WORK TO COMPLETE
Look through the records and report how many lines include the word "picture", with no other words.

-- start EXTRACTED INFORMATION --

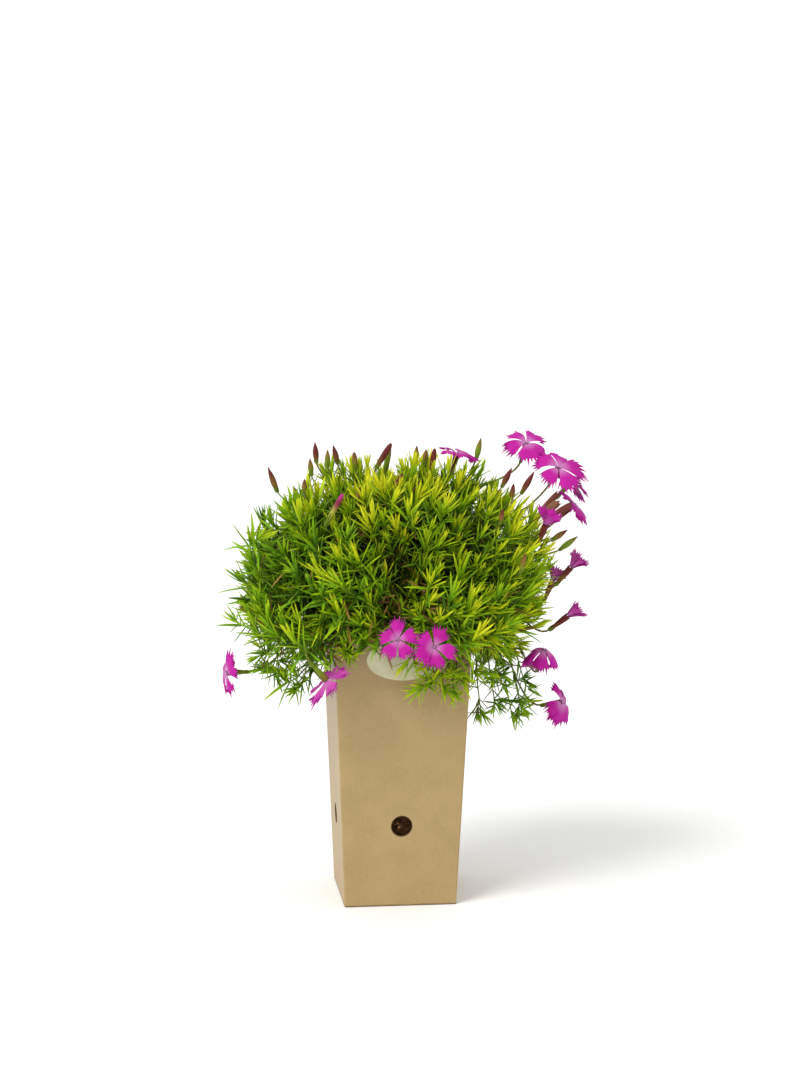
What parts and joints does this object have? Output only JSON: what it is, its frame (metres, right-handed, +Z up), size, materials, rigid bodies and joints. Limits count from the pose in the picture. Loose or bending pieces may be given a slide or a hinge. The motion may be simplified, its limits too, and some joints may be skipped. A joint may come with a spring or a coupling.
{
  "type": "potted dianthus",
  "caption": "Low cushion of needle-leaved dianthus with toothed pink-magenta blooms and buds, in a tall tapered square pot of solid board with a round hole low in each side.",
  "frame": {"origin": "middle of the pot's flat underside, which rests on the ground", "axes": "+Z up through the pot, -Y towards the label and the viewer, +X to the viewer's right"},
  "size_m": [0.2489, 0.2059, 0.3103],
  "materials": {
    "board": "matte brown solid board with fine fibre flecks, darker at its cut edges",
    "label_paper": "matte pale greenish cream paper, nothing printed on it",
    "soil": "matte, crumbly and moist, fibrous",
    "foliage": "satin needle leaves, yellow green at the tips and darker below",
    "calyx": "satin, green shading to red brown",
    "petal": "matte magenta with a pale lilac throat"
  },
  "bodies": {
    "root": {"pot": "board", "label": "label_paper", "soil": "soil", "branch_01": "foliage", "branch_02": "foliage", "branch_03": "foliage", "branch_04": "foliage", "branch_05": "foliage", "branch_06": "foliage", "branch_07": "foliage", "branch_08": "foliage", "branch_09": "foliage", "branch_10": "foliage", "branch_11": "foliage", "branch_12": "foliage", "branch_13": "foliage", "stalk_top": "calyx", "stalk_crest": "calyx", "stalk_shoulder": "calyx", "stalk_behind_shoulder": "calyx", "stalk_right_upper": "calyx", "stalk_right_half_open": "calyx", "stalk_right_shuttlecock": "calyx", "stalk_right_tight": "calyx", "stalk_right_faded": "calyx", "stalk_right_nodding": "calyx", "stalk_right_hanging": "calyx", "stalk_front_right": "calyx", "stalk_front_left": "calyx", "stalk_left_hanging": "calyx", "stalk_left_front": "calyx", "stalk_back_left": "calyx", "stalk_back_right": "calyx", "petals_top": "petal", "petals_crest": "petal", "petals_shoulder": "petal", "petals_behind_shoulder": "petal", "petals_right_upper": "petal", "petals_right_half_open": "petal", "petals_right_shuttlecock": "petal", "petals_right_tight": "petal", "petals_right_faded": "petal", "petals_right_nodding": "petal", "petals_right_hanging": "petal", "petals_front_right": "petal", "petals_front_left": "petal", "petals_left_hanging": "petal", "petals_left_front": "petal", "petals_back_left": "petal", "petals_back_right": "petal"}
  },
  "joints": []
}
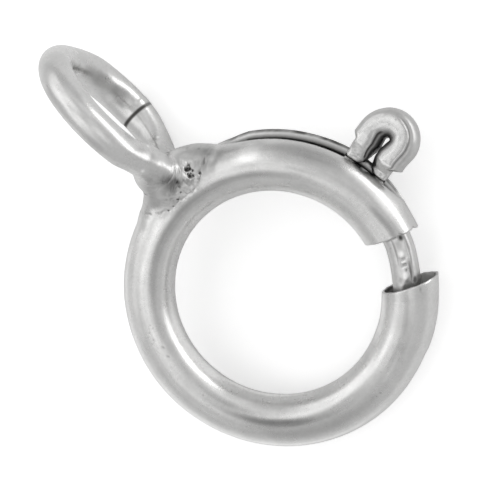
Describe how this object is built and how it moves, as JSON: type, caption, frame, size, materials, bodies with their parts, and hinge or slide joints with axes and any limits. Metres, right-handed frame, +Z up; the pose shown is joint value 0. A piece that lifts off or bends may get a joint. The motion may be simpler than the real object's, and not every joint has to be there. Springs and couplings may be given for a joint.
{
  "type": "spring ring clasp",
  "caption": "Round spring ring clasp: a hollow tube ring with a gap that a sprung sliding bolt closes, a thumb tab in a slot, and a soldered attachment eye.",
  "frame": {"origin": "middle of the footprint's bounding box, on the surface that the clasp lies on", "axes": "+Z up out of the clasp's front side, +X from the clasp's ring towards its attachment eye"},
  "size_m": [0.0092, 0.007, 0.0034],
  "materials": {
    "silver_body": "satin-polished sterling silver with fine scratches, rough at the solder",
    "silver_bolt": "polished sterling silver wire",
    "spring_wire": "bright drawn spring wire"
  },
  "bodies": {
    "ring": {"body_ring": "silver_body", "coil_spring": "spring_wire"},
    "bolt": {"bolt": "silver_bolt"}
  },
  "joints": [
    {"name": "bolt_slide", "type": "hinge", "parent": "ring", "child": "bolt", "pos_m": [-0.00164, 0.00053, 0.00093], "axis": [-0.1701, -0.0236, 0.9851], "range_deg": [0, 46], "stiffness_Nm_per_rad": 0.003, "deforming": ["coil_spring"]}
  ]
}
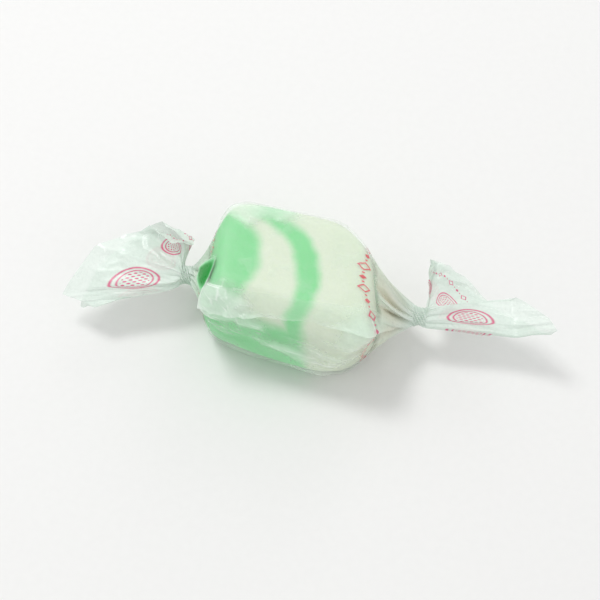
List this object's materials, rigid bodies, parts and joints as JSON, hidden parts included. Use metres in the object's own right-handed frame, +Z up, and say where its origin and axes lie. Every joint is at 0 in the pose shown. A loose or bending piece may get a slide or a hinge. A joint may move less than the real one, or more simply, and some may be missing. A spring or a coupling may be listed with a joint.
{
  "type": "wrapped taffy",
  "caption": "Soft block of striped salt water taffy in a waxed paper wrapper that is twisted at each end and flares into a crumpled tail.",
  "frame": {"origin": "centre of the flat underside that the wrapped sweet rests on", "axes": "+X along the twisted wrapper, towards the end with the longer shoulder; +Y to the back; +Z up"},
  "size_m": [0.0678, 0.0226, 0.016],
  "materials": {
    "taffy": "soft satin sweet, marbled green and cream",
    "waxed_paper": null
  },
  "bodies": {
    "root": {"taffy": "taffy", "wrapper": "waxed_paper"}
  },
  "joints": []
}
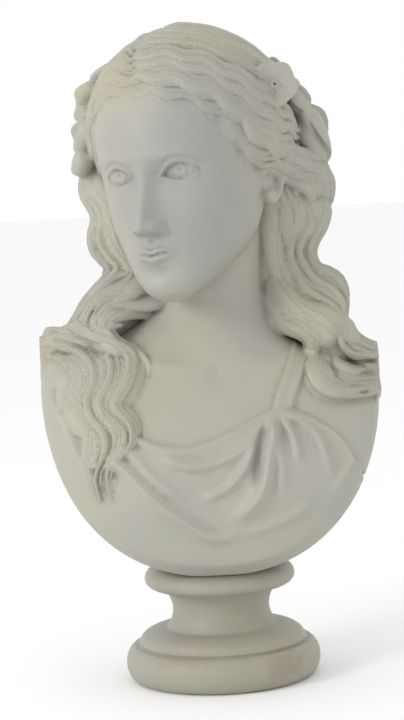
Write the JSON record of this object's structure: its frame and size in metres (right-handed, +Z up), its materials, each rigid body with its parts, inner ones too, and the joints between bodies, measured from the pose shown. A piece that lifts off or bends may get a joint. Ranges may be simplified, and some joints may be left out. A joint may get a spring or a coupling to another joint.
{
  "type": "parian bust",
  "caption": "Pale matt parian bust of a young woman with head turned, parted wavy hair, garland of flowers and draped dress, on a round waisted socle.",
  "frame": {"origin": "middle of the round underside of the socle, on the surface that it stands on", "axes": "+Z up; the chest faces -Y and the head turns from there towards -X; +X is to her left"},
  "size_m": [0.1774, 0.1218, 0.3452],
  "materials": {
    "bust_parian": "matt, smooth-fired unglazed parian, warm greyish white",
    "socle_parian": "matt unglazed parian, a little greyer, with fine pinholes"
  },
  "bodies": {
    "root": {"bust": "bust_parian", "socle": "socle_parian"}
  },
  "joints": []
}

-- end EXTRACTED INFORMATION --
-- start EXTRACTED INFORMATION --

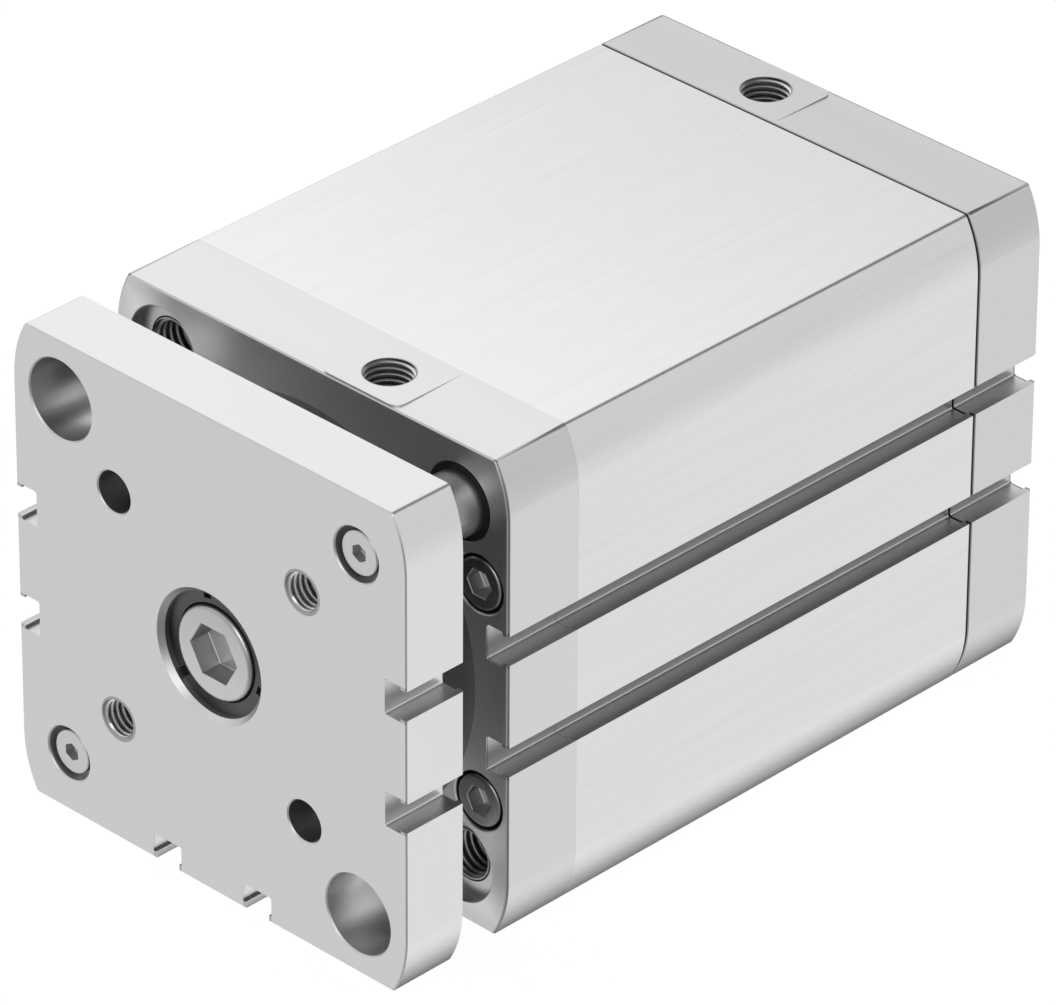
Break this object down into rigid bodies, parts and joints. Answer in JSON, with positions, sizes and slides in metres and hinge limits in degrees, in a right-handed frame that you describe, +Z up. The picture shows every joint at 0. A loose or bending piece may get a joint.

-- end EXTRACTED INFORMATION --
-- start EXTRACTED INFORMATION --

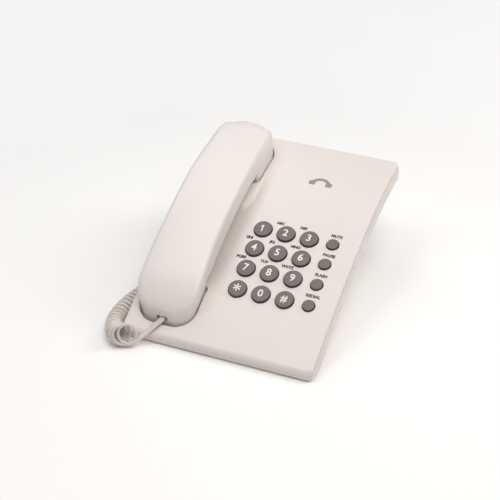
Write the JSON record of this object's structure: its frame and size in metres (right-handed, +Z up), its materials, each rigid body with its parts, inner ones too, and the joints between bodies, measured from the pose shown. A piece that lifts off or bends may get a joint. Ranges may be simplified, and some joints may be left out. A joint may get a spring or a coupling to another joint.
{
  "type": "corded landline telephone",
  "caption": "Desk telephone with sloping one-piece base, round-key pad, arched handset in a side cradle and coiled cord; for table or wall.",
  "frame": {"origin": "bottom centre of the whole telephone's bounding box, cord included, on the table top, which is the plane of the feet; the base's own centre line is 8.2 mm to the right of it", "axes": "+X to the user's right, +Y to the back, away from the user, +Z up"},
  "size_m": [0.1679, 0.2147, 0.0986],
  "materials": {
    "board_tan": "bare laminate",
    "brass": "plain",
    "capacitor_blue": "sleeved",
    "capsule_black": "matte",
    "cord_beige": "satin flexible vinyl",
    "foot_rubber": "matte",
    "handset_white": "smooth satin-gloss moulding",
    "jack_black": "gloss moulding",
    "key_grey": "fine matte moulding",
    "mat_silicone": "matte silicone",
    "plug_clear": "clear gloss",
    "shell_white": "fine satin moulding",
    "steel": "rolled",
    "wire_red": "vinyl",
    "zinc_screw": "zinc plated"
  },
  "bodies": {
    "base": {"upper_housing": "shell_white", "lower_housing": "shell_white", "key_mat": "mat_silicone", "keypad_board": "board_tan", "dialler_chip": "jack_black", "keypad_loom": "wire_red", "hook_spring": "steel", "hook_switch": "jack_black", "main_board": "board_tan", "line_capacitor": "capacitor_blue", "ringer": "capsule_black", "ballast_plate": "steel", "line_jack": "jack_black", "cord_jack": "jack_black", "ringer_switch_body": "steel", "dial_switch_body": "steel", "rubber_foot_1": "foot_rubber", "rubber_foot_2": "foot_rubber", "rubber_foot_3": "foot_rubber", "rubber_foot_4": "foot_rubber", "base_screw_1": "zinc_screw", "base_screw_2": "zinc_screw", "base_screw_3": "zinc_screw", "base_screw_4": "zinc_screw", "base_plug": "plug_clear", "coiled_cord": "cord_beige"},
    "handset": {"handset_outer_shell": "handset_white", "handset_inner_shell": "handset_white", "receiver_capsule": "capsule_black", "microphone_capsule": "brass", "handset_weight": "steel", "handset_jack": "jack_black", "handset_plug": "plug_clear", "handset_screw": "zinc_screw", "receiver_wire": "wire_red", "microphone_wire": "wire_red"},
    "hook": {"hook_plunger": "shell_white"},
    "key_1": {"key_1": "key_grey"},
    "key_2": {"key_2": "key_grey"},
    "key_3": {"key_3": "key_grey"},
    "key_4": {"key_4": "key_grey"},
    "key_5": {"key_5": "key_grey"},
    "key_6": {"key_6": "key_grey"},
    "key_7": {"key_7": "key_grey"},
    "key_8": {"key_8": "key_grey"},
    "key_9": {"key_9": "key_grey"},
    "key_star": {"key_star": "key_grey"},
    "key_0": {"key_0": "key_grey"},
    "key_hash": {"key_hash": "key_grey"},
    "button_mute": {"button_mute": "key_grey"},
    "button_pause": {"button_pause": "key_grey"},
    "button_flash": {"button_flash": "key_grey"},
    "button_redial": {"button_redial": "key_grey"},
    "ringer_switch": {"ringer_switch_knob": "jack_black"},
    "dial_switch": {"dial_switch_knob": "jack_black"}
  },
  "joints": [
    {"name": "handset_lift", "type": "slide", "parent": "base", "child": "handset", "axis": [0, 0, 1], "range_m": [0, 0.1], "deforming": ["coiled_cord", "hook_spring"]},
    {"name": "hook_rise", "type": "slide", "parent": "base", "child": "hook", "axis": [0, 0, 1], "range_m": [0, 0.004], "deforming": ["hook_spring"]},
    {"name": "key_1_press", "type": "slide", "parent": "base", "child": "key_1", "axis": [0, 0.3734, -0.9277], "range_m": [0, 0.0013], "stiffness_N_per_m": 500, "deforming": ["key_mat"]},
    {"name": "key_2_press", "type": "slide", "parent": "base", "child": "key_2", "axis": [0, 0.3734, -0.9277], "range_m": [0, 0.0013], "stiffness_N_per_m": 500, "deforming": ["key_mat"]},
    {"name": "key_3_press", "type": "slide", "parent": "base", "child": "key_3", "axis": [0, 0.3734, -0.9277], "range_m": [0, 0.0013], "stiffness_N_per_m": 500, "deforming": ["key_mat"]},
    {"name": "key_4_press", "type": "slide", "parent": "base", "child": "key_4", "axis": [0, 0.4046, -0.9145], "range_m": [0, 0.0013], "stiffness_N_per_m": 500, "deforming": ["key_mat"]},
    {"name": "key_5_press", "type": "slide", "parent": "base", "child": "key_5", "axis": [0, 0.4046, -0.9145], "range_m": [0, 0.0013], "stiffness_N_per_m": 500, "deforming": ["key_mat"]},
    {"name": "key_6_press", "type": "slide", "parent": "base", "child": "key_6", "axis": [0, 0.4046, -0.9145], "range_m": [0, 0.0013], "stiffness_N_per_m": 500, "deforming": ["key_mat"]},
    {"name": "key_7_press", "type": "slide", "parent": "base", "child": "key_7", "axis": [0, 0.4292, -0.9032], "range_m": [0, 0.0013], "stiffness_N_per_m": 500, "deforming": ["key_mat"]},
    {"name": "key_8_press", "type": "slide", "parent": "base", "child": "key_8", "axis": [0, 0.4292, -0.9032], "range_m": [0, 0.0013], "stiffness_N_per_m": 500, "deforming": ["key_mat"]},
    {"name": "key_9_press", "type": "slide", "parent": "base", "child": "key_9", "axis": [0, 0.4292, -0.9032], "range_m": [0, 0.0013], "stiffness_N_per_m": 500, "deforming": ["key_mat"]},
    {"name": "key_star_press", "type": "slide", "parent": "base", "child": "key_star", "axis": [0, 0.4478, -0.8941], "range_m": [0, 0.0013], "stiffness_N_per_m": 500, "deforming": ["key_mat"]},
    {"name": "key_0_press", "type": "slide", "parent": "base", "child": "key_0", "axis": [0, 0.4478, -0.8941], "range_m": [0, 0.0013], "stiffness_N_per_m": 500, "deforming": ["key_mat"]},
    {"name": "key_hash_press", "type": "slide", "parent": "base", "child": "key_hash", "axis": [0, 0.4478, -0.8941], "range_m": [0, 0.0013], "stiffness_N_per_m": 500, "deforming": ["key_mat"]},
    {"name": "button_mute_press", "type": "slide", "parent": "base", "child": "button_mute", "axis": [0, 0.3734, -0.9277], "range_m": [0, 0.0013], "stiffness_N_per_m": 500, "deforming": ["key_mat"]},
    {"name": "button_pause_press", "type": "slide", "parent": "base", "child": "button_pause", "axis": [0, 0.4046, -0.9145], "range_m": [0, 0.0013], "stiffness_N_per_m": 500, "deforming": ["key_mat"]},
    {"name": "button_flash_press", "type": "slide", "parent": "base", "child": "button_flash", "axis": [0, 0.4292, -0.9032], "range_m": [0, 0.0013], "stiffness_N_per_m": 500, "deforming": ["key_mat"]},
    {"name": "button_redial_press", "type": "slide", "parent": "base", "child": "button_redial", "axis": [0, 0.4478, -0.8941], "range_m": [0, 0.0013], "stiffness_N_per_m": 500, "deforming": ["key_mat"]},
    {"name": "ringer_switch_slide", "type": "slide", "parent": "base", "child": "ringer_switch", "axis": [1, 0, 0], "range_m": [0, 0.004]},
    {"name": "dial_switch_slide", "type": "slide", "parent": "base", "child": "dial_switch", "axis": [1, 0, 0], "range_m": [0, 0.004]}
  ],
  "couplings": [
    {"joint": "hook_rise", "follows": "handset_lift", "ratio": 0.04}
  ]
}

-- end EXTRACTED INFORMATION --

SOLUTION
2